The inclusion of seasoned naval officers fro
m Syracuse and Corinth who long had organized fleets might account for some sharing of nautical experience among the high command of the grand Peloponnesian fleet. At times, for example, there is special mention of skilled navigators like Ariston the Corinthian, who was “the best pilot of the Syracusan fleet.” He had devised a stratagem for feeding his seamen rapidly on shore and getting their triremes back in action as quickly as possible. The same innovator was most probably responsible for attaching shorter and lower rams to the Syracusan ships, to ensure that they struck below the waterline and with greater force.5
Nevertheless, what has never been adequately explained is how a landlocked reactionary state like Sparta, one that not only had little experience with the sea but openly loathed the entire social cargo that accompanied naval power, in the space of less than a decade turned green crews and brand-new triremes into a formidable and seasoned opponent of the great fleet of Athens. The creation of an eastern Aegean Spartan flotilla, alongside the Roman armada during the Punic Wars and the Japanese imperial fleet at the beginning of the twentieth century, ranks as one of the great naval achievements in history.

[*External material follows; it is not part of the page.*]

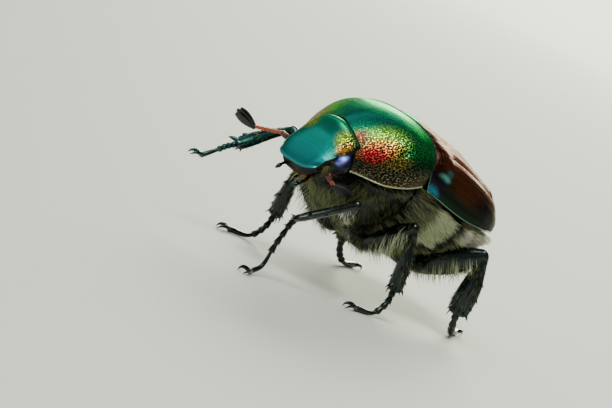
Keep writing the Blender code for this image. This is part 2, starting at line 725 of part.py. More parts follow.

Ancient observers remarked on the sheer audacity of Spartan naval power, usually through acknowledgment by Spartans themselves that they had no real idea of what they were doing. “Sending out men who had no experience with the sea” to replace “men who were just beginning to understand naval matters” summed up Spartan policy in the eastern Aegean—as if one Spartan hoplite on deck was as good as another.6 Contemplating Spartans out in the middle of the Aegean on rocking triremes, one might paraphrase Samuel Johnson and wonder not that it was done well, but that it was done at all.